No. Connelly holds that unreliability alone does not require exclusion under the federal Due Process Clause absent police coercion. However, unreliable confessions may be excluded under state evidentiary rules (e.g., trustworthiness standards), or their weight may be challenged before the jury through cross-examination, expert testimony, and jury instructions.
The prosecution must prove the validity of a Miranda waiver and the voluntariness of a confession by a preponderance of the evidence. Connelly reaffirms Lego v. Twomey and rejects a higher, clear-and-convincing standard for federal constitutional purposes.
Miranda primarily addresses the compulsion inherent in custodial interrogation. Volunteered statements, like Connelly’s initial street confession, are not the product of custodial interrogation. Absent police coercion or questioning likely to elicit an incriminating response, such statements are generally admissible, subject to ordinary evidentiary rules.

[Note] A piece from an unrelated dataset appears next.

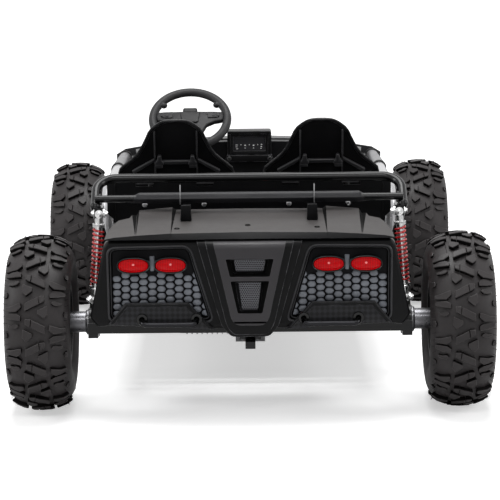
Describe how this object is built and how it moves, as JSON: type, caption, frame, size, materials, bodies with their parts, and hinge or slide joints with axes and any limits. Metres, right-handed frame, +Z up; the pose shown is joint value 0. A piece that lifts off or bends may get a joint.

No. Competency to stand trial is a distinct inquiry from the knowing-and-intelligent waiver of Miranda rights or voluntariness of a confession. A defendant may be incompetent to stand trial yet have previously made an admissible confession, provided the waiver was knowing and intelligent and there was no police coercion. Mental illness bears on these questions but is not dispositive absent overreaching.
Colorado v. Connelly redefined the voluntariness terrain by centering the due process analysis on police conduct. It holds that, however compelling a defendant’s internal motivations or impairments may be, the Constitution requires suppression only when the State, through coercion or overreaching, compromises the fairness and reliability of the confession.
For students and litigators, Connelly offers both a constraint and a roadmap: mental illness alone will not constitutionally bar a confession, but evidence of police exploitation or coercion can. The case cements the preponderance standard for proving waiver and directs reliability challenges to the domain of evidentiary law and the fact-finder, unless and until state action crosses constitutional lines.